With the return of Turtle, a child-sized puppet, to Expressive Arts, I am observing how this listening puppet I wrote of recently was being utilized. All children need someone to listen to them. While this is the task of parents, relatives, teachers and other care-givers, having a puppet that is also their "friend" can be of comfort particularly during stressful times.
While the older children were happy to incorporate Turtle into their dramatic play, some of the young three year olds were apprehensive, even a bit fearful. To alleviate their concerns, I sat alongside the puppet and manipulated him from a seated position. (If extended to his full height, Turtle is almost as tall as I am at five foot two.)
I explained in my own voice that Turtle was feeling excluded. Children were afraid to play with him because he looked so different from other Turtles. “He has people hands,” a 3 year old noted. “And strawberries for nose holes,” said another pointing to his own nostrils. “He’s too big,” declared a third child.
We discussed that while he may look different, we can learn to be his friend. A few came up and touched him. Others kept their distance. One child backed away.
“Are you afraid, “I inquired? When she nodded yes, I told her I’d tuck him inside his shell until everyone wanted him to come out and play.
I turned him upside down with the back of his shell showing. Some children helped me fold his head and long legs underneath. He looked like a huge rock. Although a couple of children were still wary, most children returned to their art-making unfazed.
I was surprised to learn that one child, who had been afraid, made a drawing for Turtle. Another made him a spider out of a straw container and colorful pipe cleaners. Still another brought a box over for his mail. The gifts were put inside.

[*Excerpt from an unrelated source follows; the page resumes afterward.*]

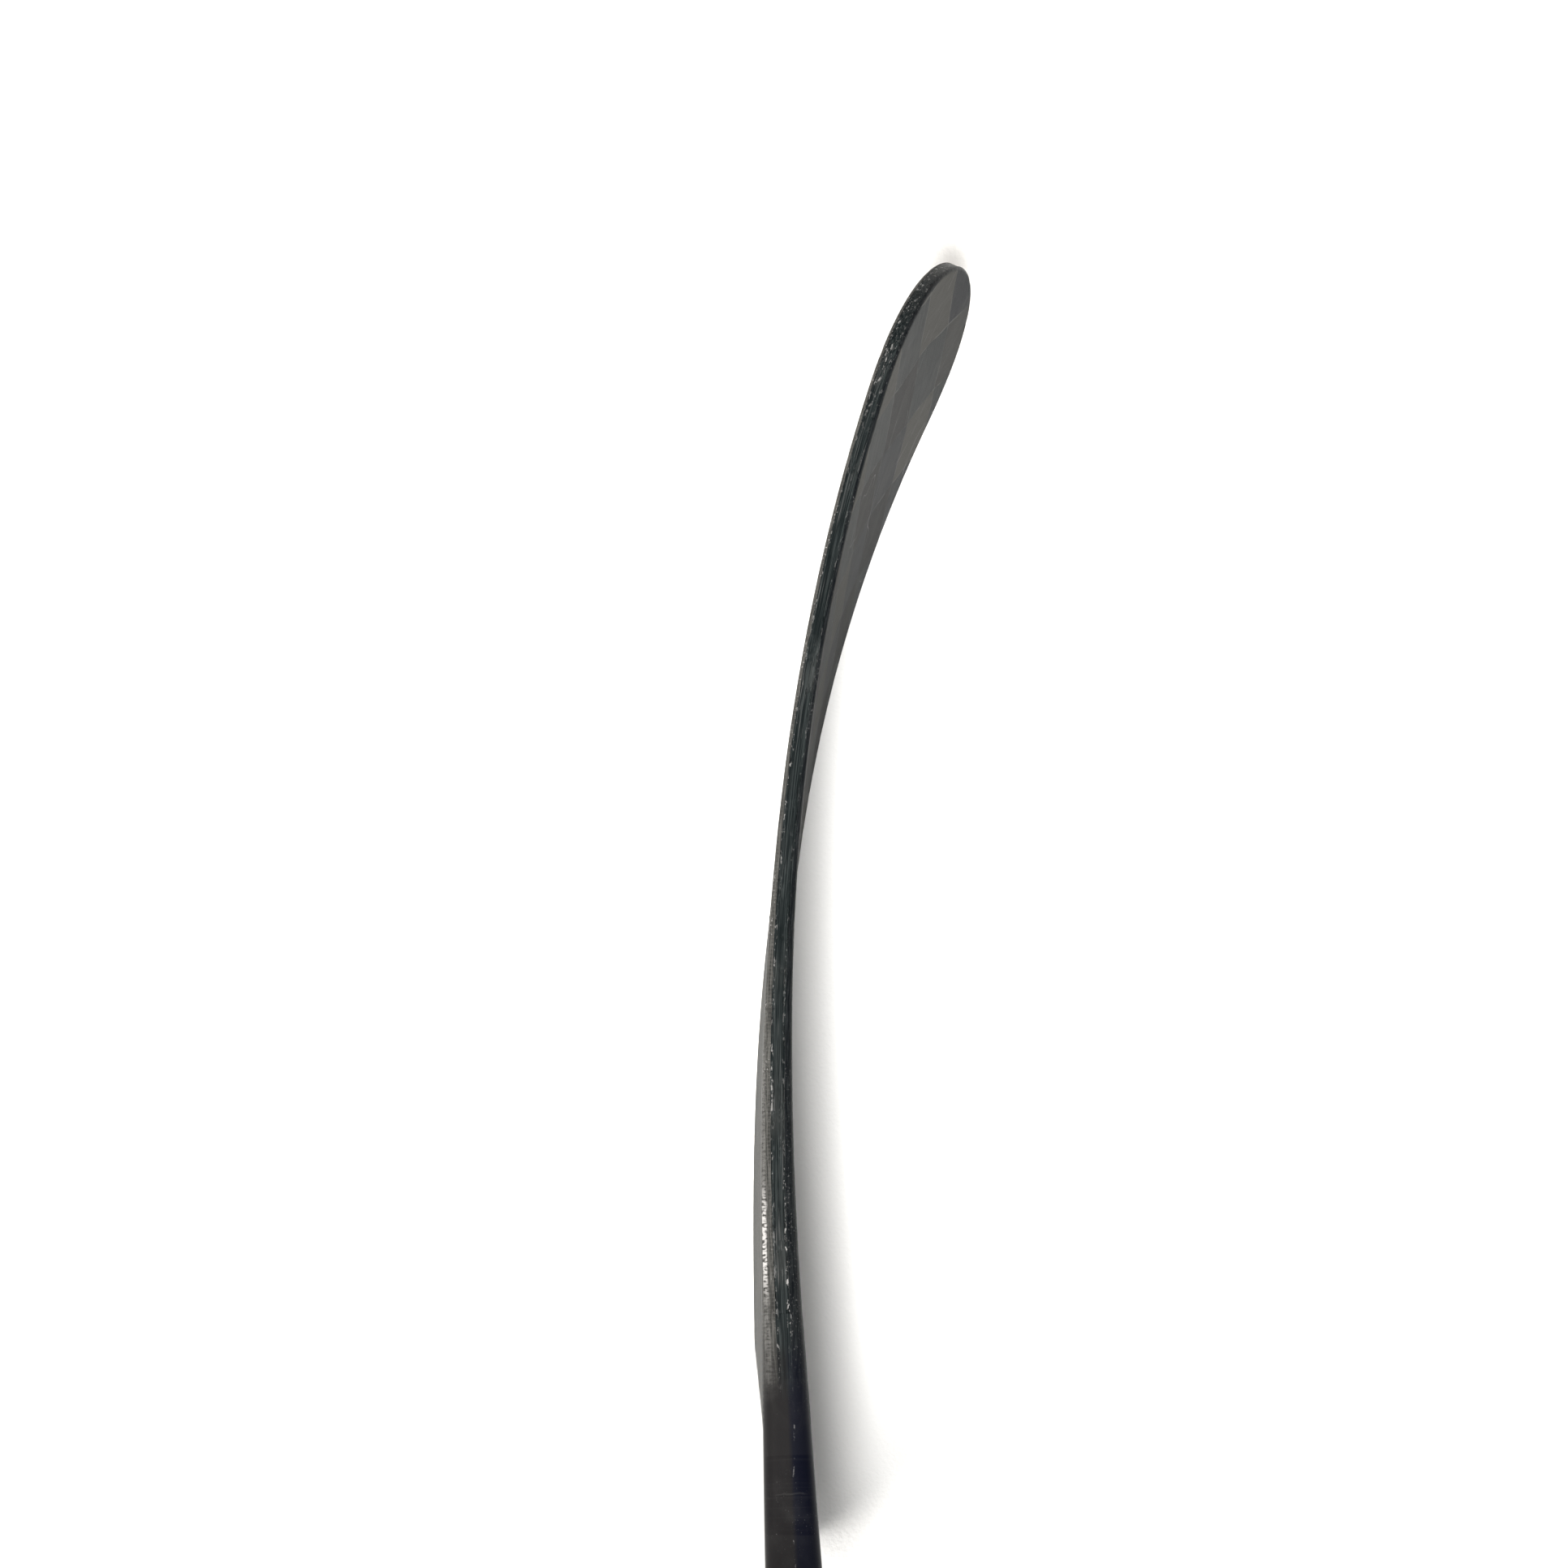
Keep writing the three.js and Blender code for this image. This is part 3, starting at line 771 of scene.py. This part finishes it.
def epoxy_material():
    """Cast amber epoxy with small bubbles."""
    graph = Graph("epoxy")
    inputs = {"Vector": graph.place(), "Scale": 0.6}
    bubbles = graph.node("ShaderNodeTexVoronoi", inputs).outputs["Distance"]
    colour = graph.mix(graph.step(bubbles, 0.05, 0.25), (0.55, 0.45, 0.28), (0.33, 0.24, 0.1))
    return graph.finish(colour, graph.blend(bubbles, 0.15, 0.35), bubbles, 0.05)


# ---- Settings ----

def length(name, default, description):
    return FloatProperty(name=name, default=default, min=0, unit="LENGTH", description=description)


def tint(name, default, description):
    return FloatVectorProperty(
        name=name, default=default, min=0, max=1, size=3, subtype="COLOR", description=description
    )


class StickFinish(bpy.types.PropertyGroup):
    tow: length("Tow width", 18 * MM, "Width of the flat carbon tows in the blade's weave")
    fine_tow: length("Fine tow width", 1.1 * MM, "Width of the tows in the fine weave at the heel")
    cool_tow: tint("Cool tow", (0.0120, 0.0142, 0.0150), "Tows that run forward")
    warm_tow: tint("Warm tow", (0.043, 0.0420, 0.0385), "Tows that run back")
    pale_resin: tint("Pale resin", (0.10, 0.10, 0.094), "Resin along the fibres and tow borders")
    dust: tint("Dust", (0.075, 0.075, 0.072), "Dust and dull smears")
    scratch: tint("Scratch", (0.24, 0.24, 0.24), "Fine scratches")
    # The chip colour also paints the highlight on the backhand wrap
    chip_and_highlight: tint("Chip", (0.40, 0.39, 0.385), "Small chips down to the primer")
    # The crack colour also paints the shade on the forehand face
    crack_and_shade: tint("Crack", (0.001, 0.001, 0.001), "Cracks along the edge strips")
    rim_dark: tint("Backhand wrap, dark", (0.022, 0.022, 0.021), "Skin where it wraps over the edge")
    rim_light: tint("Backhand wrap, light", (0.068, 0.067, 0.063), "Fibres in that wrap")
    # Painted shade: darker copies of the backhand wrap's colours for the forehand side
    shaded_fore_dark: tint("Forehand wrap, dark", (0.0035, 0.0045, 0.0055), "The same on the forehand side")
    shaded_fore_light: tint("Forehand wrap, light", (0.016, 0.018, 0.019), "Fibres in that wrap")
    edge_dark: tint("Edge strip, dark", (0.0045, 0.0065, 0.0070), "Edge strip")
    edge_light: tint("Edge strip, light", (0.023, 0.0275, 0.028), "Fibres in the edge strip")
    # These two are lit and shaded copies of one lacquer: the forehand side painted darker, the
    # backhand side painted lighter
    lacquer: tint("Lacquer", (0.0026, 0.0031, 0.0068), "Shaft and neck lacquer, forehand side")
    lacquer_lit_side: tint("Lacquer, warm", (0.0085, 0.0080, 0.0085), "The same on the backhand side")
    rubber: tint("Cap rubber", (0.014, 0.014, 0.014), "Butt cap")


def count(name, default, description):
    return IntProperty(name=name, default=default, min=4, description=description)


class StickShape(bpy.types.PropertyGroup):
    groove: length("Groove", 0.1 * MM, "Depth of the groove between an edge strip and the skins")
    wear: length("Edge wear", 0.25 * MM, "Depth of the nicks along the blade's edges")
    blade_columns: count("Blade columns", 420, "Mesh columns along the blade")
    blade_rows: count("Blade rows", 72, "Mesh rows across a face of the blade")
    strip_rows: count("Strip rows", 16, "Mesh rows across an edge strip")
    neck_rings: count("Neck rings", 60, "Sections along the neck")
    shaft_rings: count("Shaft rings", 90, "Sections along the shaft")
    around: count("Around", 64, "Mesh faces round the neck and shaft")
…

The children requested that I sit and “make Turtle talk” while they showed him what they had made for him. I had the puppet appear to listen with interest and ask questions. They talked directly to him and seemed at ease. By the end of class, one child, initially apprehensive, had cuddled up to Turtle.
In their own time and own way, the children were making friends with what scared them. Now when they enter the room, their voices ring out, “Hi Turtle, we’re back. Do you want to play with us?”
Turtle, the puppet, who was excluded because he looked different is now welcomed and included in their play.
I wrote of creating a listening puppet for the classroom in my last blog: Heartful Puppets, Creating Safety. These suggestions were included:
- Designate a beloved classroom puppet or create/ bring in a new one for the sole task of listening to the children. Children can say things to puppets they might not say to an adult.
- You might create a listening puppet with extraordinarily long arms. After the children speak, you might ask if they’d like a hug from the puppet. You can say that when you are really listened to, and feel heard, it's like receiving a giant hug.
- Introduce into your daily program the idea that a puppet can be a good friend that listens. Then, when special circumstances arise, using the puppet is a natural extension of your ongoing work.
- Keep the puppet accessible. You can suggest that they bring the puppet to you if they’d like or can play with it on their own or with others.
- Observe the children to see how else they use the puppet and whether you need to join in as yourself or help facilitate with another puppet.
Here are specific suggestions for working with children’s fears.
- Name the feeling. Young children may not be able to recognize the emotion which is felt as a sensation or body impulse
- It is our job to help them acquire emotional literacy. Question where they feel it in their body. Offer them a choice of feelings and see if that helps. You can also take your best guess and inquire if this is correct.
- Acknowledge the feeling without expressing judgment. Many children are taught not to show fear. They may worry that they are not strong and brave. How often do we hear them say, I’m not afraid of anything! Let them know it’s OK to feel scared.
I often tell the children that trying to make friends with what scares them can change how they feel. I remind them that once they were afraid of Turtle or didn’t know if they wanted to be his friend. Now they happily include him in their play.
Giving children tools to manage their fears and other emotions is the gift that keeps on giving throughout their lives.